▶ **Exercise task**:
Starting at the line that contains "200 of scene.py. More parts follow." and stopping at the line that contains "return np.concatenate([ends[:1], line, ends[-1:]])", repeat every line exactly, the two end lines included, and nothing else.

▶ **Records supplied**:

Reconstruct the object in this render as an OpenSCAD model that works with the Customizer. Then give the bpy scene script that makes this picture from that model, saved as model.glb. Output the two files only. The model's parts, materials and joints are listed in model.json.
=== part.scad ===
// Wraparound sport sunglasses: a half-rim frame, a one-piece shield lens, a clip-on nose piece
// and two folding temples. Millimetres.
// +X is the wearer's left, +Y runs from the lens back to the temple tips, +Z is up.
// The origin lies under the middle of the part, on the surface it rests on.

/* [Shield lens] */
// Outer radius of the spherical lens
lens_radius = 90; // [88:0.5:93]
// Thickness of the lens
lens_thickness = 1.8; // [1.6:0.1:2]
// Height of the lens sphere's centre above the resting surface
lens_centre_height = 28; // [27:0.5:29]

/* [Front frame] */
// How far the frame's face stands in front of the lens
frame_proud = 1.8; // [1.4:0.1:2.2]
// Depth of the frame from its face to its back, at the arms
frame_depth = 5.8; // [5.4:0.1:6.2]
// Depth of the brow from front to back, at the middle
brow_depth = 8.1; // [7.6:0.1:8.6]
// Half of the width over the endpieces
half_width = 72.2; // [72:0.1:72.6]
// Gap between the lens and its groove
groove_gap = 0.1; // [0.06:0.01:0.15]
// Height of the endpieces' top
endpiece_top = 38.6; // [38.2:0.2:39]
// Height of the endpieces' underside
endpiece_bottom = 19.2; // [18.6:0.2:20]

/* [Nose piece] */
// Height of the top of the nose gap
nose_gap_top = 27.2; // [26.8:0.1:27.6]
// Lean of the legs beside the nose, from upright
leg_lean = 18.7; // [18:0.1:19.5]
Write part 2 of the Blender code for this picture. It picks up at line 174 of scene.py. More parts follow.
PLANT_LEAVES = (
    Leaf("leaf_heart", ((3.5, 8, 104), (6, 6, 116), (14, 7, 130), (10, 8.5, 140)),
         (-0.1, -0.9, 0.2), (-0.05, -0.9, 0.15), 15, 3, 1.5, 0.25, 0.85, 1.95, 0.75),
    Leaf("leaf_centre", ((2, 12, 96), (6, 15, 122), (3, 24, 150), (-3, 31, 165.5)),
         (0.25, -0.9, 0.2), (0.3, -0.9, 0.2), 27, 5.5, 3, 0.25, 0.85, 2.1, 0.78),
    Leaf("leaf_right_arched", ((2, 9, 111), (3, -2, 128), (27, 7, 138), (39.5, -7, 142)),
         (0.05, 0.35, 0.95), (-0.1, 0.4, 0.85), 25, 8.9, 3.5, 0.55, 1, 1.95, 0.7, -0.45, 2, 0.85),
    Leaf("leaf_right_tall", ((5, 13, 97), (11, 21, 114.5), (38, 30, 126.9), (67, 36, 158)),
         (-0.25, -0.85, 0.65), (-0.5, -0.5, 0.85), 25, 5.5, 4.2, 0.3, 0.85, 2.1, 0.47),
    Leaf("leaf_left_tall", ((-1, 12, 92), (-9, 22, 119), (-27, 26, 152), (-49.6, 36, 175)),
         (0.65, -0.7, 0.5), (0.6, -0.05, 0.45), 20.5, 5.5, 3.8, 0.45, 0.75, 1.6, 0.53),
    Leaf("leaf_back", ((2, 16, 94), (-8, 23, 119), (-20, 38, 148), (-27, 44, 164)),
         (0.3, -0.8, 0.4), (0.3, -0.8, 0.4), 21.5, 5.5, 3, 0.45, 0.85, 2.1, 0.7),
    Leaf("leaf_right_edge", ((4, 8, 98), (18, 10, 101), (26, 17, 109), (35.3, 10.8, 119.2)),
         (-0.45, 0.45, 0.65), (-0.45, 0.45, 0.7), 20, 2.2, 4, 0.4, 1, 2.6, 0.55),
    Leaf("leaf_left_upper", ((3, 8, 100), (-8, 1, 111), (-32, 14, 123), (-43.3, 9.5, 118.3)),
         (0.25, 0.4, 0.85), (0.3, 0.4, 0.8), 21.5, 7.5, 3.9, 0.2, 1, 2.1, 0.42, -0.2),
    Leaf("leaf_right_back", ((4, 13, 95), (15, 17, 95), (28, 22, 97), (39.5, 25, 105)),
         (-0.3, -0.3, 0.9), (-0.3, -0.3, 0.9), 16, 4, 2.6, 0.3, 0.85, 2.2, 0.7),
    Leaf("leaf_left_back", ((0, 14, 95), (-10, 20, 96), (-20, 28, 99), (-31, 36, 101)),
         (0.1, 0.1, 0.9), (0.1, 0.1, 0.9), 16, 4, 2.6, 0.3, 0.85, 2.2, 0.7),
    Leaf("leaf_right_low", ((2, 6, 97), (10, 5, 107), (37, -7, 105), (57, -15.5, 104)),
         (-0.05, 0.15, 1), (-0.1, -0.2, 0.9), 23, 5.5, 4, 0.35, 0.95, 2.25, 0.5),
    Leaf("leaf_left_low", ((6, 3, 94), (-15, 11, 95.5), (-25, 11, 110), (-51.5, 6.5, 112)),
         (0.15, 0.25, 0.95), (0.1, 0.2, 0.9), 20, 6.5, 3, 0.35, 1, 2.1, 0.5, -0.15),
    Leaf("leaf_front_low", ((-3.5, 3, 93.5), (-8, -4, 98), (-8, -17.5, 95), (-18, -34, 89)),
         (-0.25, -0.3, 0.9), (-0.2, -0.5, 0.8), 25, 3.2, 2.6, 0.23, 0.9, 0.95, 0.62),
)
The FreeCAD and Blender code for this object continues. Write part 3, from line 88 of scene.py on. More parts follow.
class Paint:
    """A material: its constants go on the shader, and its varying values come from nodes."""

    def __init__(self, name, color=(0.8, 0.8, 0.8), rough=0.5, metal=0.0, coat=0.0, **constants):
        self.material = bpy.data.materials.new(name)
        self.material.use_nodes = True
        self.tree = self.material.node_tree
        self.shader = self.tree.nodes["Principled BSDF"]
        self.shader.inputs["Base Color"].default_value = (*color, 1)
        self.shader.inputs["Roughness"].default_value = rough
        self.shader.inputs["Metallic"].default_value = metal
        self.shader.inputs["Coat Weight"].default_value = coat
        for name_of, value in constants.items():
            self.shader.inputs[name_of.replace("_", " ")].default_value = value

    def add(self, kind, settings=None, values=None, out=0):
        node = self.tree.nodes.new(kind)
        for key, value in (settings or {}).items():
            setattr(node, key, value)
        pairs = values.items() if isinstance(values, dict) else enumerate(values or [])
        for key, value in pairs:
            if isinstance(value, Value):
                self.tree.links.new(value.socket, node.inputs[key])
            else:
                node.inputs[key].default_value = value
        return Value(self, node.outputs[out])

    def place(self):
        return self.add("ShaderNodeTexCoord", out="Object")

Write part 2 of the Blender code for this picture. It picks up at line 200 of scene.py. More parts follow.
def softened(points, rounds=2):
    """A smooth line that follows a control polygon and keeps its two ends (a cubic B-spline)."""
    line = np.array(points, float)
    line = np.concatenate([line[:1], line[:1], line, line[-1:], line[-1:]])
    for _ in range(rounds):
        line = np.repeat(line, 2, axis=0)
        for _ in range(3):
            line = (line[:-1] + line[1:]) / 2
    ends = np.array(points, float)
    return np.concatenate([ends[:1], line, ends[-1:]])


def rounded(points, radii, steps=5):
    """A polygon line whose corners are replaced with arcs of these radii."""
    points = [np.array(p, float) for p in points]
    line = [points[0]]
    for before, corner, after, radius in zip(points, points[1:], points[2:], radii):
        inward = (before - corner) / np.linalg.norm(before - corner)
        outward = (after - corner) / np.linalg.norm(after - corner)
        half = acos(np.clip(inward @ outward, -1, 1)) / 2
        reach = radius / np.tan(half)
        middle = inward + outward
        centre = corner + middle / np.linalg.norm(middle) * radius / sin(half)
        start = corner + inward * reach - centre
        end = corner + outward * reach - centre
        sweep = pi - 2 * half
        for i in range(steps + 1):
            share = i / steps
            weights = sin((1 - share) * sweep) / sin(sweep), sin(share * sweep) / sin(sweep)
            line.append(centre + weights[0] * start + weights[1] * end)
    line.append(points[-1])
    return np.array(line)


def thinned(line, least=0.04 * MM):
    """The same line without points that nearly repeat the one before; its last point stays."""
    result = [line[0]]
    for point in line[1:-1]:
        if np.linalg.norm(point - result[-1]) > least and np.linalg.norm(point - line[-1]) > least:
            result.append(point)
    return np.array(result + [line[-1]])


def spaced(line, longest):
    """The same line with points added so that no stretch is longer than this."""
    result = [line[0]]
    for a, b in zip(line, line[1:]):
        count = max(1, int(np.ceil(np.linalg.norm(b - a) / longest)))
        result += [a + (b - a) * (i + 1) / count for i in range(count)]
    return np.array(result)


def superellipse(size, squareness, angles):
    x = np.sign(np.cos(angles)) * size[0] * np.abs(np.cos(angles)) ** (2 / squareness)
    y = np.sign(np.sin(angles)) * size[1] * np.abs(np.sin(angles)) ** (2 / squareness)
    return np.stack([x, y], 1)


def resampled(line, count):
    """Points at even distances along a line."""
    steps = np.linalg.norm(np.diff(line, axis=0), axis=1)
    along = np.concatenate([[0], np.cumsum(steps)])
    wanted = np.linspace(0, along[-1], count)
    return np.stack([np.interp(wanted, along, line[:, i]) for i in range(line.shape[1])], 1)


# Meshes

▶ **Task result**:
Write part 2 of the Blender code for this picture. It picks up at line 200 of scene.py. More parts follow.
def softened(points, rounds=2):
    """A smooth line that follows a control polygon and keeps its two ends (a cubic B-spline)."""
    line = np.array(points, float)
    line = np.concatenate([line[:1], line[:1], line, line[-1:], line[-1:]])
    for _ in range(rounds):
        line = np.repeat(line, 2, axis=0)
        for _ in range(3):
            line = (line[:-1] + line[1:]) / 2
    ends = np.array(points, float)
    return np.concatenate([ends[:1], line, ends[-1:]])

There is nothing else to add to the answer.